[SET TASK] Which lines below hold the word "json"? Copy all of them.

[DATA SHOWN]
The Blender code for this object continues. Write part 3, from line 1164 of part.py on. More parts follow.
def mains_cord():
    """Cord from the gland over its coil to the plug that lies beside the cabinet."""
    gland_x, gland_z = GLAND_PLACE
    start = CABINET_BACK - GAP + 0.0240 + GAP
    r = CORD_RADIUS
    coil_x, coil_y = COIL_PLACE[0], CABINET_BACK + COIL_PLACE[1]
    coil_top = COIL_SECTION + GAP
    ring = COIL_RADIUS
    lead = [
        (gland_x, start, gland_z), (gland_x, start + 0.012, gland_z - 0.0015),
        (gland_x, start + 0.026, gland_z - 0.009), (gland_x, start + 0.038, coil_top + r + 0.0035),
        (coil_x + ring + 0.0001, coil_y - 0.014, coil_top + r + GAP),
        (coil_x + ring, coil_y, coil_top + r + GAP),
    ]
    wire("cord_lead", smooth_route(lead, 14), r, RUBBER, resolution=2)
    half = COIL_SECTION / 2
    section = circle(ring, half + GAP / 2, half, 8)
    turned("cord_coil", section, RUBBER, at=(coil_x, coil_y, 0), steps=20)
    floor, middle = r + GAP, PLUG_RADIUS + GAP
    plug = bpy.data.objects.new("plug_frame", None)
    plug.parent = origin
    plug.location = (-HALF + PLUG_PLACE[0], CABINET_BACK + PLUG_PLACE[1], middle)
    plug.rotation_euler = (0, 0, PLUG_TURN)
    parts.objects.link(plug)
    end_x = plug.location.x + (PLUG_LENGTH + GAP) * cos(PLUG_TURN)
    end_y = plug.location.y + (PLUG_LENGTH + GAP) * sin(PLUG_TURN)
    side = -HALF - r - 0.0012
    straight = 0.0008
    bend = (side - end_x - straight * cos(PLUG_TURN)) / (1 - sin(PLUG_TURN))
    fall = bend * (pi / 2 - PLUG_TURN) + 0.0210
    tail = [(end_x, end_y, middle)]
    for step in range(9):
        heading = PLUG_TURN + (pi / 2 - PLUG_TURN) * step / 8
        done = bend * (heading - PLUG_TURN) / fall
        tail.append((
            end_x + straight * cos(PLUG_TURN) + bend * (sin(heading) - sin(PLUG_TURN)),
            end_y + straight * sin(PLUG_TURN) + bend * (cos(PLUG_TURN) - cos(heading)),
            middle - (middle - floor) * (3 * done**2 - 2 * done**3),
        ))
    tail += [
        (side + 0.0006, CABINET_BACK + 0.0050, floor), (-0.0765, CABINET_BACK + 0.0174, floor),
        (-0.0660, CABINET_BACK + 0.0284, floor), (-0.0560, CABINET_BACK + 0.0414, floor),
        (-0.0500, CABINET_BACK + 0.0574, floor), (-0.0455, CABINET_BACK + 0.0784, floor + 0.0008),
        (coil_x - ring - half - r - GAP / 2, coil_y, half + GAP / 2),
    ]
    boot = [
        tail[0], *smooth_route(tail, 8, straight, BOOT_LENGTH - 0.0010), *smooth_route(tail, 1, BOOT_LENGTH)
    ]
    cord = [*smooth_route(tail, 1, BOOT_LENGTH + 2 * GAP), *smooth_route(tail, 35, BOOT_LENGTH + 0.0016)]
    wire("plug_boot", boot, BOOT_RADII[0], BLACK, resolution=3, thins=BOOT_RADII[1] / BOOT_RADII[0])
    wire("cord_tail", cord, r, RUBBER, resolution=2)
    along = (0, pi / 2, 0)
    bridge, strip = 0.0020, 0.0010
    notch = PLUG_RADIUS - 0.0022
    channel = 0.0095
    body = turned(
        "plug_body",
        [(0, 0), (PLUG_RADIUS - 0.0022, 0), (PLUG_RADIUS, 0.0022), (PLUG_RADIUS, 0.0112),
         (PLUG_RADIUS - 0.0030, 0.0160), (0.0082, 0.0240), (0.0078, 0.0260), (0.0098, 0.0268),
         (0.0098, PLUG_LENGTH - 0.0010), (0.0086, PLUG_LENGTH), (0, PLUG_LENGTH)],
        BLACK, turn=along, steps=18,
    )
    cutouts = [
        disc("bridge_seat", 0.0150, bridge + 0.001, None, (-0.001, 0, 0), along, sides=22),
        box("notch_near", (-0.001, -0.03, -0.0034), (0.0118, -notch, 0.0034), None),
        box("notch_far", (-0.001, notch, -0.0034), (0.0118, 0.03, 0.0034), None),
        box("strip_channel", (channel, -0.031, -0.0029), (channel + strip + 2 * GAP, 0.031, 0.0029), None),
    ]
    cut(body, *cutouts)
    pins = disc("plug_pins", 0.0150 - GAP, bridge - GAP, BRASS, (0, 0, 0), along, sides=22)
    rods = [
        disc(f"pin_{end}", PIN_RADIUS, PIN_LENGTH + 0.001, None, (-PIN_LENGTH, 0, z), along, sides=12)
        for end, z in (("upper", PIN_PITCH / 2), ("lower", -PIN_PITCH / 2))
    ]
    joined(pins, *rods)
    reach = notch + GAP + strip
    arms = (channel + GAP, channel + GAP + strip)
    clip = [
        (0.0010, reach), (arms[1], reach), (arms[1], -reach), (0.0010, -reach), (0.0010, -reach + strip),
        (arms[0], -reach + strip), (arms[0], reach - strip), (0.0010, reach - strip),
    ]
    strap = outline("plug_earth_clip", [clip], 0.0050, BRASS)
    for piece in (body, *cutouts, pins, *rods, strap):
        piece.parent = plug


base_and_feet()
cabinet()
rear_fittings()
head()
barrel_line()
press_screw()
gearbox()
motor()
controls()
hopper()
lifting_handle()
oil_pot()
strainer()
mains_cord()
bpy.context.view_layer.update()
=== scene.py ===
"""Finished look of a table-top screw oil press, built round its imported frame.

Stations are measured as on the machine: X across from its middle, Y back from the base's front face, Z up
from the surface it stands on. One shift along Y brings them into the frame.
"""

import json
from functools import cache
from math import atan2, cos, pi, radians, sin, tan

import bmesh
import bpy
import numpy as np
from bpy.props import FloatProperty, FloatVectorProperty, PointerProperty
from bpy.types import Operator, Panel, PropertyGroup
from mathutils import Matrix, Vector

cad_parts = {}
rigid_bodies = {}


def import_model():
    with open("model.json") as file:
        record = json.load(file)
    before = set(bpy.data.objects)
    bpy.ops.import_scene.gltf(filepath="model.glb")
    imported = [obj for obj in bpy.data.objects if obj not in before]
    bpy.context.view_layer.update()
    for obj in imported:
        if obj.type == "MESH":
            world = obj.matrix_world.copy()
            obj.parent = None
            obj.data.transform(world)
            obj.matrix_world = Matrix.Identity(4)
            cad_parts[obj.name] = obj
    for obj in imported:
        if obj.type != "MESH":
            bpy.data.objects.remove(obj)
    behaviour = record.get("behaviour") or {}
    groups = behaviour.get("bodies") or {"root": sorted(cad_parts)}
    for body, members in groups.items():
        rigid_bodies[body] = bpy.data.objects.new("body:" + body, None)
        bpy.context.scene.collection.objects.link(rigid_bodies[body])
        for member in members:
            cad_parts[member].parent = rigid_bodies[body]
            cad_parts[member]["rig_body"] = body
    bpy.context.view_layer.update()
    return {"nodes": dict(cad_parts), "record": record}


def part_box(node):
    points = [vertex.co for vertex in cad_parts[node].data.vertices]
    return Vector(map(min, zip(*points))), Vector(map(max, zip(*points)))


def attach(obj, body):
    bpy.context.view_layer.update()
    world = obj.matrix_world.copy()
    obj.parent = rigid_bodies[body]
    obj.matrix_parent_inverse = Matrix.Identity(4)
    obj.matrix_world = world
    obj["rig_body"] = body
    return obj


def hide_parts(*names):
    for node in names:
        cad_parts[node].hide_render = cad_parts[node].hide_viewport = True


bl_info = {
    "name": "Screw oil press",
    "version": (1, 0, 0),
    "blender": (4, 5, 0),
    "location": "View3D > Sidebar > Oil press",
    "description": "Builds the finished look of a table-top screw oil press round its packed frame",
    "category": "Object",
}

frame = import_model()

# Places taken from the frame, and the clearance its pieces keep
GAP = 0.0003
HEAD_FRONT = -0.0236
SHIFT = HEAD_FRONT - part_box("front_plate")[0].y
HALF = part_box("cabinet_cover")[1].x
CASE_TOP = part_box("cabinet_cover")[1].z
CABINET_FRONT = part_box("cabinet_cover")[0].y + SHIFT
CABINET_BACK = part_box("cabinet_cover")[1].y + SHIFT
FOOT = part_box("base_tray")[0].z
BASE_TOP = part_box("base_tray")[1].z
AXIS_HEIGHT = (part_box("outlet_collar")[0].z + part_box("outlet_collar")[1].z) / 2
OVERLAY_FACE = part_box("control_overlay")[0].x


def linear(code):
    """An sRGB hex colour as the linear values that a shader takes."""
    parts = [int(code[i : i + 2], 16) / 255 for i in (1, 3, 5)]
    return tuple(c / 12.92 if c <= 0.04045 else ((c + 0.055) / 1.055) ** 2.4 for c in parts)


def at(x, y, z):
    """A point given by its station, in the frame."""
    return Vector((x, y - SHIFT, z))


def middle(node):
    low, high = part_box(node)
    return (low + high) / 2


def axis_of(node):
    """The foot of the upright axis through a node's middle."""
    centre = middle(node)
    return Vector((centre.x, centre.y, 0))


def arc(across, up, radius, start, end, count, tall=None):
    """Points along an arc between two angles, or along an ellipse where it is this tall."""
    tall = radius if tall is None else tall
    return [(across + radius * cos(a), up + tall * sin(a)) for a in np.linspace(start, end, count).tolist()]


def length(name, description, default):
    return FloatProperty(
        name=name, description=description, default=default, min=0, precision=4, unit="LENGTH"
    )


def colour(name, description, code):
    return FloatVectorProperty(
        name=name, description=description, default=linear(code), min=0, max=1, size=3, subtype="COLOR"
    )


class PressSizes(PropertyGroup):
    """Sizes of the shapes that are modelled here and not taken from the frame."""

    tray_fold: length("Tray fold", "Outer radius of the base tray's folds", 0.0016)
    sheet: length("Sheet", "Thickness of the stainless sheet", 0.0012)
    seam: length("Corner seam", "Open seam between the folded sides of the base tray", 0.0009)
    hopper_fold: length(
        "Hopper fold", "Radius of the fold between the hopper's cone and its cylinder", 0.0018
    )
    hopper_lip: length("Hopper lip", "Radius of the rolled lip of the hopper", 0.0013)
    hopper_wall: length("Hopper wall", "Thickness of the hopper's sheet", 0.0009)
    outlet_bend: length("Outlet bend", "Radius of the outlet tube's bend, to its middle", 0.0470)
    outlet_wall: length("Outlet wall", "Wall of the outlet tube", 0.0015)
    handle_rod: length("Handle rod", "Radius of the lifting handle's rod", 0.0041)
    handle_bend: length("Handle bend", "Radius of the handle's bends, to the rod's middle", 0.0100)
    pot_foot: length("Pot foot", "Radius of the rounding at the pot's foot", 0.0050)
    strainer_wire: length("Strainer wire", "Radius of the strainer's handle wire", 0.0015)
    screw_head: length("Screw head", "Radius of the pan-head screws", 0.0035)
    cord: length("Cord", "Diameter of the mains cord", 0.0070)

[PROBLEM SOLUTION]
import json
    with open("model.json") as file:
        record = json.load(file)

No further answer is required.